This blog post is a critical reflection on my final year studying Product Design and the nine month project undertaken within it.
In the final few days, I can firmly say that this has been my most fulfilling project to date. Although it has been a very long year, with many lessons learned, I would struggle to say that any other experience has helped me to define myself as a designer as much as this one.
A year in advance of starting fourth year, I decided to specialise in sustainability-focused product design and critical analysis of consumer culture. Upon starting my honours year I had the choice to do a safe project reinforcing a positive cause such as community, craft and tradition, yet I chose to do a piece of critical design that builds literacy about the problems with our consumer culture.
The Role of Making
In the first semester, I immersed myself in research, yet I soon began to feel lost. I found weaving together all my research and concept generation incredibly difficult. The key turning point in my project was my “Week of Making” at the start of semester two. Malcolm Cheyne, one of the workshop technicians, speculated to me that there was too much of a “eureka” focus in our course: we so often sit upstairs on our laptops waiting for incredible ideas to just come to us. I realised that I was putting a huge amount of pressure on myself to develop that perfect concept, and all I really needed was to just start doing something.
I decided to spend an entire week in the wood workshop just working with my hands and learning basic woodworking skills, and within three days I had my concept.
After solidifying my initial concept, I thoroughly enjoyed the development process. I loved being down in the workshop most days making from waste materials and prototyping different electronics projects. Most beneficial to me was the fact that that each time I tried to explain my ideas to somebody, I had something tangible to show them. The conversations that developed from this were consequently much deeper and more insightful because my ideas had been embodied within objects.
Links between my Thinking and my Concept
While re-visiting my sketchbook work from first semester, I would often be surprised to find how many links there were between my research and the concept I developed in semester two. A large amount of my values and thoughts in design wove themselves very nicely into my final concept without being forced and I believe this is because I’ve developed a level of integrity in how I think as a designer.
These included my passion for the social benefits of making, my interest in Speculative Design (this embodied itself in getting my participants to imagine a dystopia to be critical of our own world) and prompting consumers to see more value in objects (this takes form in participants giving a new life to what was previously considered waste).
Conducting my user testing has been the most rewarding part of the year. While designing the kit to get people to do critical thinking, I didn’t really ever expect that I would actually see it work. However, all four of my user testing experiences have consisted of genuinely interesting conversations, actually challenging my own understanding of design and the politics behind the way our society works.

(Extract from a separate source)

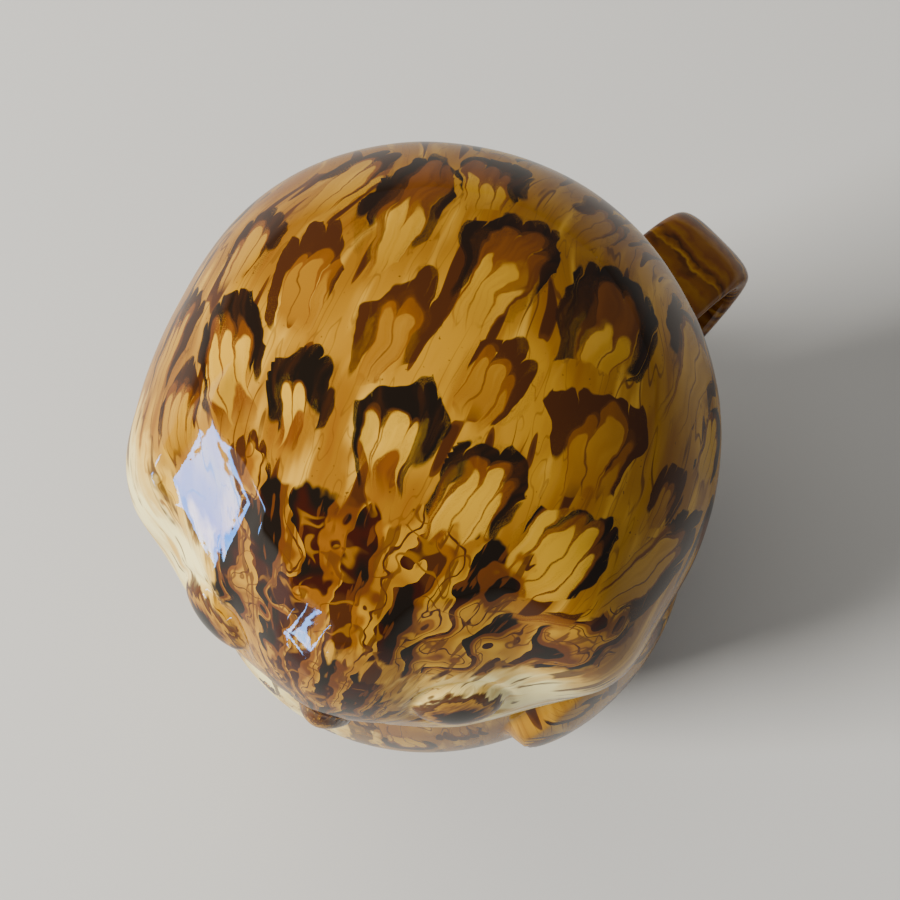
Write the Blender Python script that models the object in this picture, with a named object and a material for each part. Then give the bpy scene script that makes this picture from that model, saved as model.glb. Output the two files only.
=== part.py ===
"""Owl jug in glazed clay: a hollow body with a strap handle, and a lift-off head that is a cup.

Metres, +Z up. The origin is the centre of the flat underside. The owl's breast faces -Y, its left
wing is at +X and the handle stands at +Y. The head rests on the shoulder, turned to its left.
"""

import math

import bmesh
import bpy
from mathutils import Matrix, Vector

# Body: foot, belly and shoulder
FOOT_RADIUS = 0.041
FOOT_HEIGHT = 0.006
FOOT_ROUNDING = 0.0015
BELLY_RADIUS = 0.0527
BELLY_HEIGHT = 0.068
SHOULDER_HEIGHT = 0.1145
BODY_WALL = 0.005
FLOOR_THICKNESS = 0.007

# Breast and wings
BREAST_SWELL = 0.0019
BREAST_SPREAD = math.radians(40)
WING_PROUD = 0.0052
WING_TOP_ANGLE = math.radians(74)
WING_TOP_HEIGHT = 0.104
WING_TIP_ANGLE = math.radians(156)
WING_TIP_HEIGHT = 0.022
WING_HALF_WIDTH = 0.026
WING_BLUNTNESS = 0.14
WING_EDGE_SHARE = 0.42
WING_LEAF_SKEW = 0.62
WING_LEAF_FULLNESS = 0.75
WING_TOP_FLATNESS = 4
WING_END_FLATNESS = 8

# Toes at the front of the foot
TOE_LENGTH = 0.021
TOE_WIDTH = 0.0085
TOE_THICKNESS = 0.0080
TOE_CLEARANCE = 0.0008
TOES_PER_FOOT = 3
TOE_SPACING = math.radians(11.8)
FOOT_ANGLE = math.radians(22)

# Handle
HANDLE_WIDTH = 0.0212
HANDLE_THICKNESS = 0.0075
HANDLE_REACH = 0.0865
HANDLE_TOP = 0.101
HANDLE_BOTTOM = 0.045
HANDLE_RISE = 0.0235
HANDLE_OUT_LEVEL = 0.83
HANDLE_SHOULDER_SHARE = 0.62
HANDLE_OUTERMOST = 0.6
HANDLE_FLARE = 0.3
HANDLE_FLARE_LENGTH = 0.09
HANDLE_SQUARENESS = 3.2

# Collar and head
COLLAR_HEIGHT = 0.0135
COLLAR_WALL = 0.0045
COLLAR_CLEARANCE = 0.0012
HEAD_RADIUS = 0.050
HEAD_WALL = 0.0045
HEAD_RIM_RADIUS = 0.0455
HEAD_CHEEK_HEIGHT = 0.0405
HEAD_DOME_HEIGHT = 0.0485
HEAD_TURN = math.radians(27.5)
SHOULDER_LEDGE = 0.0006
SEAT_GAP = 0.0003
RIM_ROUNDING = 0.0012

# Face, as shares of the head's radius and angles from the beak
RUFF_ANGLE = math.radians(58)
RUFF_SPREAD = math.radians(11)
RUFF_PROUD = 0.047
RUFF_LEAN = 0.012
DISC_INNER_ANGLE = math.radians(7)
DISC_OUTER_ANGLE = math.radians(54)
DISC_SLOPE = math.radians(15)
DISC_DEPTH = 0.066
BEAK_TIP_SPREAD = math.radians(4.5)
BEAK_ROOT_SPREAD = math.radians(9)
BEAK_PROUD = 0.022
SIDE_FLAT_ANGLE = math.radians(-95)
SIDE_FLAT_SPREAD = math.radians(24)
SIDE_FLAT_DEPTH = 0.048
WALL_FOLLOWS = 0.6

# Face levels, 0 where the head is widest and 1 at the crown
RUFF_LEVELS = (-0.75, -0.30, 0.60, 0.88)
DISC_LEVELS = (-0.30, 0.42, 0.60, 0.84)
BEAK_LEVELS = (-0.16, 0.02, 0.55, 0.92)
SIDE_LEVELS = (-0.70, -0.30, 0.40, 0.90)

# Eyes and beak
EYE_ANGLE = math.radians(27)
EYE_LEVEL = 0.33
EYE_WIDTH = 0.0125
EYE_TALL = 0.0110
EYE_PROUD = 0.0022
BEAK_LEVEL = 0.10
BEAK_WIDTH = 0.0085
BEAK_LENGTH = 0.0200
BEAK_THICKNESS = 0.0064
BEAK_SUNK = 0.0022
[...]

My user testing with two fellow students was very successful with them becoming very engaged with the concept and the idea of a self sufficient society. This could suggest that, in developing my product for teenagers, I have chosen the wrong user group. I initially chose teenagers because they are just building consumer habits, however what I’m realising now is that my design actually works in a much broader capacity, with different age groups reading in different ways (just as different individuals with different histories will react in different ways).
The Role of Sharing
Throughout the year I found myself primarily using my sketchbook to document, consolidate and develop my work, but I also pushed myself to put a lot of effort into my blog. Blogging helped me to always consider how my work would be viewed from an outside perspective. It meant that I always had to contextualise what I was doing. By always asking the all important question “so what?” I was able to thoroughly justify all my decisions and solidify my concepts.
I have also really felt the positive benefits of my blogging this year. My Instagram posts meant that my work was selected to be exhibited in Glasgow because if its relevance to critical thinking about our future. My work was also featured in a series of short films for the BBC Bitesize website, and the company making the films explained that they used my blog extensively to script and develop the message of the films.
When I look at the work that I will be showing at degree show, I see a project that embodies so much of my passions and values as a designer, and a project that defines the area of design I would like to work within. I think that the passion I have discovered this year for using design and making to critically respond to issues has much potential in the design world, if I can find a way to make it work. I am constantly aware of commercial tensions and the view that product designers are there to sell more things and make more money for large companies – exactly the opposite of what I want to do.
Funnily enough, I am not ready to finish working on this project yet. I am excited about the possibility for it to develop and grow into new projects, especially in collaboration with other designers and groups who have similar ideas. In terms of positioning myself for a future career path, I have made such progress this year in defining myself and it is the job of the next few months to continue in this direction, refining more and more where I want to be.